Ma proprio Antonio Silva, contattato per dare un parere da parte della Federazione,ha preferito non rispondere («Discutere purtroppo non serve a nulla, quando le posizioni dall’altra parte cambiano di continuo») per non alimentare ulteriormente la polemica: Silva si sta impegnando da anni per la crescita del movimento gravity, e forse è l’ennesima vittima della Federciclismo, che gli ha prorogato l’incarico a tempo indeterminato, ma non gli ha ancora rinnovato la nomina e approvato i piani di lavoro. Proprio la Federazione viene chiamata in causa come vero motivo del flop organizzativo: c’erano mesi per valutare il potenziale organizzativo di una località, e il risultato finale è stata l’organizzazione di una gara internazionale peggio di molte regionali.

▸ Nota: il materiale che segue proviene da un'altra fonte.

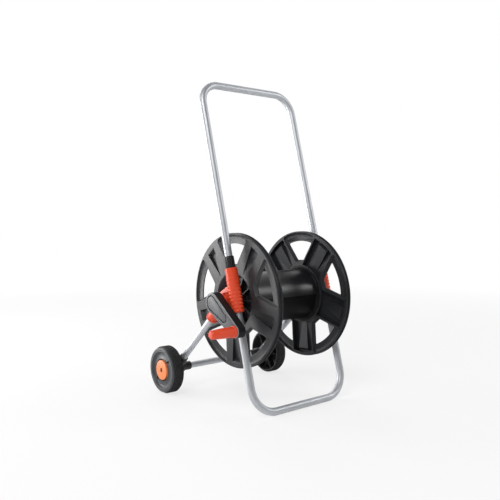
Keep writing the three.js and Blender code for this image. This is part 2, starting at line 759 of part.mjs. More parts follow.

«La rivolta, si badi bene, non era diretta solo contro l’organizzazione, ma in massima parte contro la dirigenza FCI – commenta Alberto Ancillotti – perché la scelta di Prarostino è stata un errore. Persino l’organizzatore lo ha ammesso, e su questo bisogna rendergli merito. Il responsabile FCI incaricato di visionare il sito ed il percorso ha dato il suo OK a questa locazione palesemente inadatta sia dal punto di vista della logistica, sia della sicurezza».
«E ne è nata una vera rivolta spontanea degli amatori – prosegue Ancillotti – una cosa che per la dimensione e rabbia ha sorpreso pure me, che comunque ne conoscevo le cause. Era molto tempo che gli amatori, e non solo, erano bersaglio di una politica dissennata e persecutoria. Prarostino è stata la goccia che ha fatto traboccare il vaso, con tempi di attesa allucinanti, logistica sconcertante, assolutamente inadatta ad ospitare una gara di questa dimensione, numerosi e gravi incidenti che hanno fatto sentire non solo gli amatori ma un po’ tutti, carne da cannone».
«La situazione degli amatori si conosceva già prima – continua Andrea Bruno – e forse una protesta poteva partire in anticipo, ma la situazione a Prarostino ha acceso la miccia e la situazione è precipitata. Ora vedremo, spero riparta seriamente il discorso “comitato team” e che dalla Federazione arrivi un nome – uno solo – che sia responsabile di recepire e intervenire…». Sulla stessa linea è Vernassa: «Spero che la protesta vada avanti, spero che vengano denunciate le cose che non vanno, e che si trovi una soluzione. Quando le cose sono a questo punto bisogna avere il coraggio di denunciarle e non aver paura di offendere qualcuno».